After waiting a few minutes, we were able to locate a place to sit at the tea house. It was pretty cold outside at 7,005 ft of elevation, but patio seating was the first available so we took it. While we were waiting for a waitress, we were able to read through a card on the table discussing the history of the Tea House. It is Canada’s oldest Tea House and dates back to 1901 when it was built by the Canadian Pacific Railway as a refuge for hikers. All dry goods, propane, and water are flown to the tea house once a year and all fresh food is brought to the tea house daily via the same hike we took to get here.

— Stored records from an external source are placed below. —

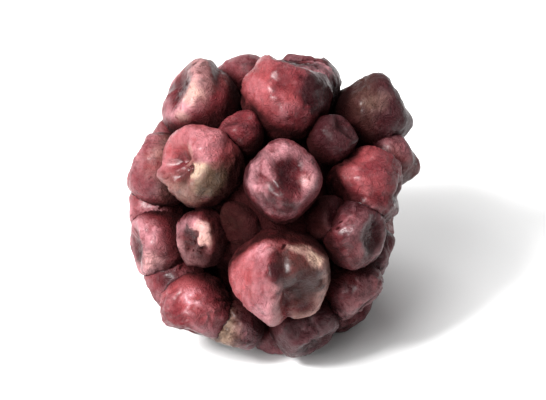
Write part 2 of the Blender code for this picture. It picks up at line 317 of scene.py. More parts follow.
# Folds: the height on a drupelet over which they fade in, and the limits of the one on each hidden drupelet
FOLD_FADE = (-0.1, 0.5)
HIDDEN_FOLD_LOWEST = -0.2
HIDDEN_FOLD_OFFSETS = (0.0, 0.4)
HIDDEN_FOLD_HEIGHTS = (-0.09, 0.10)
HIDDEN_FOLD_WIDTHS = (0.10, 0.18)

# Skin over one drupelet: patches of ripeness, painted shade that darkens the dents and the underside near the
# floor, frost on the lip and less in the dent, the side that browns, and the ragged edges of the stated
# patches, each as a scale and a share
TONE_SCALE = 1.7
TONE_CHANGE = 0.20
DENT_SHADE = 0.12
FLOOR_SHADE = 0.22
FROST_LEVEL = 0.5
LIP_FROST = 0.9
DENT_FROST_LOSS = 0.7
BROWNED_SIDE = (0.35, -0.35)
RAGGED_EDGES = ((4.0, 0.5), (9.0, 0.35))
PATCH_FADE = (1.5, 0.5)

# Relief of level skin and pith, and the height in radii that changes the skin's by one
LEVEL_RELIEF = 0.5
RELIEF_RANGE = 0.14

# Painted shade: the depths under the fruit's outer form over which it darkens the skin, and the heights over
# the floor over which it darkens the skin towards purple-black
CREVICE_SHADE_DEPTHS = (1.7 * MM, 3.4 * MM)
FLOOR_SHADE_HEIGHTS = (5.0 * MM, 1.0 * MM)

# Neighbours add painted shade to a drupelet's skin when they stand closer than this many times both radii
# together, and no further than this behind the skin's side
NEIGHBOUR_REACH = 1.6
NEIGHBOUR_LEAN = 0.1

# Edges that turn inward by more than this angle, at this depth or deeper, are seams between fused drupelets,
# and get painted shade in full
SEAM_ANGLE = math.radians(45.0)
SEAM_DEPTH = 1.6 * MM

# Skin of the hidden drupelets, drawn between these limits in the order of FACING_SKINS
HIDDEN_SKINS = ((0.04, 0.56), (0.0, 0.35), (0.0, 360.0), (0.10, 0.75), (0.0, 0.50))

# Fineness of the drupelets' mesh
ICOSPHERE_SUBDIVISIONS = 2
FACING_CUTS = 8
HIDDEN_CUTS = 6
SMALL_CUTS = 5
SMALL_RADIUS = 1.45 * MM
CORE_SUBDIVISIONS = 4
SHARP_ANGLE = math.radians(55.0)

# Core: its swells, each as a scale and a height, and the ripeness of its skin
CORE_SWELLS = ((6.0, 0.15 * MM), (15.0, 0.35 * MM))
CORE_RIPENESS = 0.3

# Receptacle and its pocket: turned shapes, by distance from the axis and height over the seat, in millimetres
RECEPTACLE_PROFILE = (
    (0.0, 3.35),
    (0.55, 3.45),
    (1.0, 3.95),
    (1.45, 4.0),
    (1.8, 3.6),
    (2.0, 2.9),
    (1.85, 1.5),
    (1.4, 0.35),
    (0.0, 0.0),
)
POCKET_PROFILE = (
    (0.0, 6.0),
    (3.0, 6.0),
    (2.4, 2.9),
    (1.75, -0.35),
    (0.0, -0.7),
)
RECEPTACLE_SEAT = 2.4 * MM

# Steps round the axis and rings in each stretch of a turned shape, and how close its points are merged
RECEPTACLE_FINENESS = (128, 9)
POCKET_FINENESS = (48, 3)
MERGE_DISTANCE = 0.001 * MM

# Side of the pith: fibres and strands, each by its spread round the axis and its length, their share in the
# relief beside a fine roughness, and the distances from the axis over which it starts
FIBRES = (3.2, 3.0 * MM)
STRANDS = (7.0, 1.6 * MM)
STRAND_LEVEL = 0.5
STRAND_SHARE = 0.9
ROUGH_SCALE = 1800.0
ROUGH_SHARE = 0.35
SIDE_DISTANCES = (0.2 * MM, 1.2 * MM)

# The pith is also a little lopsided, after noise on a ring round its axis, at this scale and level
LOPSIDED_SCALE = 1.6
LOPSIDED_LEVEL = 0.3
LOPSIDED_HEIGHT = 0.16 * MM

# Torn end of the pith: the heights over which it starts, its bent folds, the tears on them, each as a scale
# and a share, and the heights over which the foot turns darker red-brown
TORN_HEIGHTS = (2.6 * MM, 3.5 * MM)
END_FOLD_SCALE = 620.0
END_BEND_SCALE = 500.0
END_BEND = 0.6
TEARS = ((1500.0, 0.5), (3600.0, 0.25))
TORN_LEVEL = 0.85
SIDE_RELIEF = 0.4
DARKER_FOOT_HEIGHTS = (2.6 * MM, 0.4 * MM)

# Furrows between round folds: how fast they rise and how round they are
FURROW_GAIN = 2.4
FURROW_POWER = 0.7

# Fine wrinkles: the middle of the noise, how sharp its crests are, and how much finer the pores are
NOISE_MIDDLE = 0.5
CREST_SHARPNESS = 5.0
PORE_FINENESS = 3.0

# Skin: the ranges of tone, relief, crevice and frost over which it changes, with the range that they are
# moved to where it isn't 0 to 1, and the share of each effect
BLOTCH_TONE = 0.24
MAROON_TONES = (0.05, 0.5)
RED_TONES = (0.4, 0.95)
# Painted shade darkens the sunk parts of the relief over this range, by this share
SUNK_SHADE_RELIEF = (0.35, -0.25)
SUNK_SHADE_SHARE = 0.55
RAISED_SKIN = (0.25, 0.80)
OPEN_CREVICE = (0.60, 0.10)
# Painted shade fills the crevices over the closed range, more in some patches than others by the shares after
# it
CLOSED_CREVICE = (0.15, 0.85)
CREVICE_SHADE_SHARES = (0.0, 1.0, 0.72, 1.0)
BLEACHED_GAIN = 1.4
FROST_SHARE = 0.95
SPECK_SHARE = 0.18
FROSTED_ROUGHNESS = (0.0, 0.7, 0.30, 0.50)
CREVICE_ROUGHNESS = 0.45

# Pith: its stretch along the fibres, the ranges over which it changes, and the share of each effect
FIBRE_STRETCH = (1.0, 0.22, 1.0)
STREAK_SHARE = 0.6
STAIN_SHARE = 0.35
SUNK_PITH = (0.75, 0.15)
DEEPEST_PITH = (0.35, 0.0)
DEEPEST_SHARE = 0.7
STREAKED_ROUGHNESS = (0.0, 1.0, 0.72, 0.90)

# Sockets of Blender's Mix node for colours, which has others of the same names
MIX_FACTOR = 0
MIX_FIRST = 6
MIX_SECOND = 7
MIX_RESULT = 2

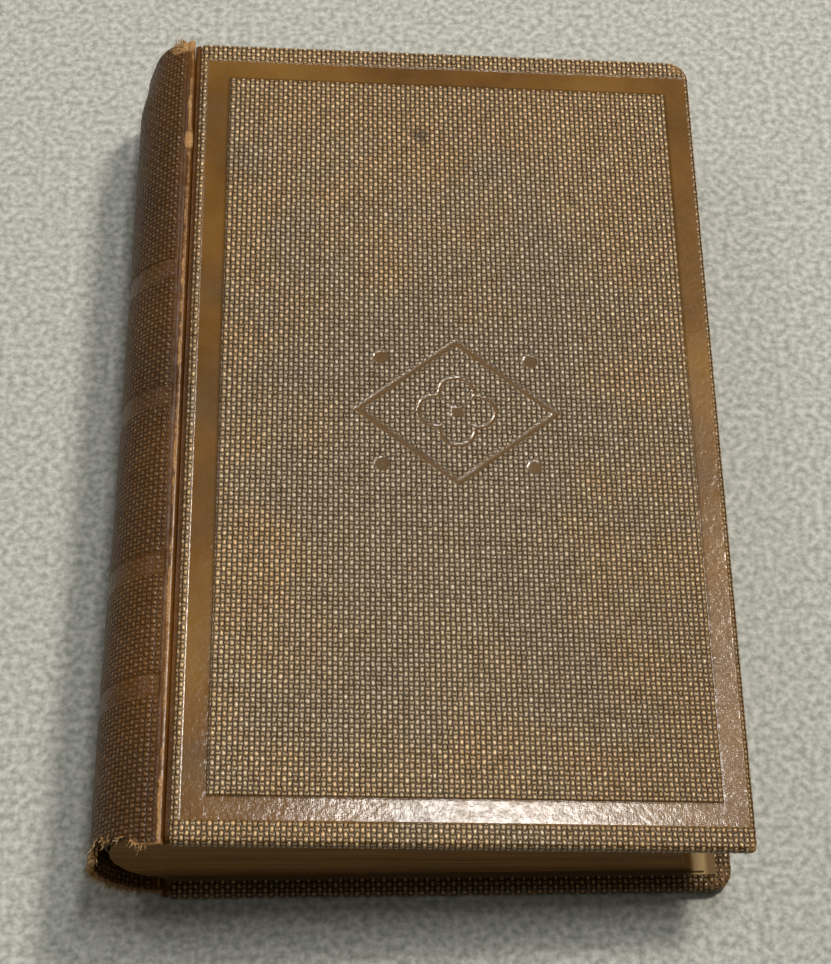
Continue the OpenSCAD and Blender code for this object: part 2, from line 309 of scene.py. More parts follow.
def getAttribute(mesh, key):
    layer = mesh.attributes[key]
    wide = layer.data_type == "FLOAT_VECTOR"
    value = np.zeros(len(mesh.vertices) * (3 if wide else 1), np.float32)
    layer.data.foreach_get("vector" if wide else "value", value)
    return value.reshape(-1, 3).astype(float) if wide else value.astype(float)


def pointsOf(mesh):
    points = np.zeros(len(mesh.vertices) * 3, np.float32)
    mesh.vertices.foreach_get("co", points)
    return points.reshape(-1, 3).astype(float)


def setPoints(mesh, points):
    mesh.vertices.foreach_set("co", np.asarray(points, np.float32).ravel())
    mesh.update()


# Closes what repeats, drops empty faces and turns every face outwards
def tidyMesh(mesh, near=0.002):
    work = bmesh.new()
    work.from_mesh(mesh)
    bmesh.ops.remove_doubles(work, verts=work.verts, dist=near)
    bmesh.ops.dissolve_degenerate(work, edges=work.edges, dist=near / 2)
    bmesh.ops.recalc_face_normals(work, faces=work.faces)
    work.to_mesh(mesh)
    work.free()


def shadeSmooth(mesh):
    mesh.polygons.foreach_set("use_smooth", [True] * len(mesh.polygons))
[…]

How amazing is that?! We were happy to be able to order hot tea to warm our hands while enjoying our break from the switchbacks. What we didn’t realize is that there were not actual breakfast foods available at the tea house since they operate without electricity. We therefore opted for tea biscuits and mountain bars to fuel us for the next leg of our hike. The total time spent at this stop was about an hour for us, but depending on how busy it is and how much relaxing you’d like to do, it may take more or less time.
After fueling our bodies and warming up, we continued onward to the highline trail which took us to the big beehive lookout point. This was a distance of 1.6 km with more switchbacks and with rest breaks included, we reached our destination in about 50 minutes from the Tea House. We spent 30 minutes here relaxing on a rock and taking in the views before heading onward. The views of the Bow Valley and Lake Louise were stunning from above.
After leaving the big beehive, we got back onto the highline trail until we found the intersection for the Plain of Six Glaciers trail and started making our way to the second Tea House for lunch. There were beautiful views of glaciers along the way and even though we were doing this hike in July, we encountered areas of snow on the trail which slowed us down a little bit. This portion of the hike took us about 1:45.
The Plain of Six Glaciers Tea House was also built by the Canadian Pacific Railway for guests at Chateau Lake. It was built in 1927 and although it changed ownership in 1959, its original way of life has been preserved. Much like the Lake Agnes Tea House, this Tea House also uses no electricity and all items are made fresh daily. The workers stay on property for five days at a time and hike back down for the other two days. Since it was lunchtime and we had a small breakfast, we decided to go with the full meal option one which included a beverage of choice, hot soup, a sandwich on homemade bread, and chocolate cake. Sandwich choices included cheese, hummus, or peanut butter and jelly. We very much enjoyed both the food and the atmosphere here.
We chose the cheese sandwiches as our main course. If you are planning on doing the same, keep in mind that they do not have electricity so the cheese is not melted.
After recharging, we picked up the Plain of Six Glaciers trail again and after debating about whether or not we wanted to head toward Abbott’s pass, we settled on heading back since we had been gone a good majority of the day. While on our way back, we heard a loud noise that sounded like a thunderclap immediately followed by the sound of a helicopter. It wasn’t until we were almost back that we realized that sound that we heard was an avalanche. Even though they aren’t as common in July, they can happen. We were thankful that we were safe and nowhere near where this occurred. We eventually reached our starting point on the trail. This portion took us 1:20 minutes, making our entire day, with stops included about 8 hours and 30 minutes. It was a wonderful day spent hiking in nature, enjoying breathtaking views, and relaxing at tea houses. We would recommend doing this entire challenge and adding in a few other stops if you are feeling up to it!
Seems like we love big hikes, Read about our hike to Garibaldi Lake Here!
What should you know before you go?
- Both tea houses prefer cash. They will accept USD and CAD, but you will pay 10% more if you are using USD. The Plain of Six Glaciers Tea House does accept credit cards, but they must take your information and hike it down to the lower Lake Louise area where they are able to use electricity and credit card machines. There is a $4 charge for this service. Additionally, they do not accept debit cards.
- The conditions on the mountains can change drastically throughout the day. Dress appropriately and bring extra clothes in your daypack.
- This entire circuit will take at least six hours but may take more or less time depending on your fitness level, time spent at stops, and the stops you choose to take
- You could go to the little beehive instead of the big beehive
- You can see on Abbott’s pass and/or devils thumb before picking the Plain of Six Glaciers trail back up and heading back to the starting point.